TY - JOUR T1 - Opportunity for offshore wind to reduce future demand for coal-fired power plants in China with consequent savings in emissions of CO2 JF - Environmental Science & Technology Y1 - 2014 A1 - Lu, Xi A1 - McElroy, Michael B. A1 - Chen, Xinyu A1 - Kang, Chongqing AB -

Although capacity credits for wind power have been embodied in power systems in the U.S. and Europe, the current planning framework for electricity in China continues to treat wind power as a non-dispatchable source with zero contribution to firm capacity. This study adopts a rigorous reliability model for the electric power system evaluating capacity credits that should be recognized for offshore wind resources supplying power demands for Jiangsu, China. Jiangsu is an economic hub located in the Yangtze River delta accounting for 10% of the total electricity consumed in China.
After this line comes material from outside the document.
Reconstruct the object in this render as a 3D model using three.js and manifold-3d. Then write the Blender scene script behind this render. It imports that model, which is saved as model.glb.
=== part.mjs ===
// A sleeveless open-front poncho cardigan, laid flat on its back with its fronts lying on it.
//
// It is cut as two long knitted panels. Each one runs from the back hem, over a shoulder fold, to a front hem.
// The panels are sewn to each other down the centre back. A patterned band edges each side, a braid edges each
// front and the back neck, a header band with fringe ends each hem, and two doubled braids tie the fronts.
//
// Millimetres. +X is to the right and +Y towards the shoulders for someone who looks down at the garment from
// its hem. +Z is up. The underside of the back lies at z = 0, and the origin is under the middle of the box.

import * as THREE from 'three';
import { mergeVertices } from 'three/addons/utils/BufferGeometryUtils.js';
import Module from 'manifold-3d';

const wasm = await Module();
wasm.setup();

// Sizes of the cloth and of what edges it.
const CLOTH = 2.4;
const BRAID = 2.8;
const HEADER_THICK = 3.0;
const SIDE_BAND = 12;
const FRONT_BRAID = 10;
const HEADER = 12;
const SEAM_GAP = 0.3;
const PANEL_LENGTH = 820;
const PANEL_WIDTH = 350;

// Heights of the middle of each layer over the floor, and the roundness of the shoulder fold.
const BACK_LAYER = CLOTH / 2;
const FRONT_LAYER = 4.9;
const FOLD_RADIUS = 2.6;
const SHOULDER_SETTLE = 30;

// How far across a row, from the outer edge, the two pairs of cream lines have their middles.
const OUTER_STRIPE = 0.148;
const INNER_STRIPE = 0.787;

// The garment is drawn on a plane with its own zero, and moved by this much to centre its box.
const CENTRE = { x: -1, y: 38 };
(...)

Demand for electricity in Jiangsu is projected to increase from 331 TWh in 2009 to 800 TWh by 2030. Given a wind penetration level of 60% for the future additional Jiangsu power supply, wind resources distributed along the offshore region of five coastal provinces in China (Shandong, Jiangsu, Shanghai, Zhejiang and Fujian) should merit a capacity credit of 12.9%, the fraction of installed wind capacity that should be recognized to displace coal-fired systems without violating the reliability standard. In the high-coal-price scenario, with 60% wind penetration, reductions in CO2 emissions relative to a business as usual reference could be as large as 200.2 million tons of CO2 or 51.8% of the potential addition, with a cost for emissions avoided of $29.0 per ton.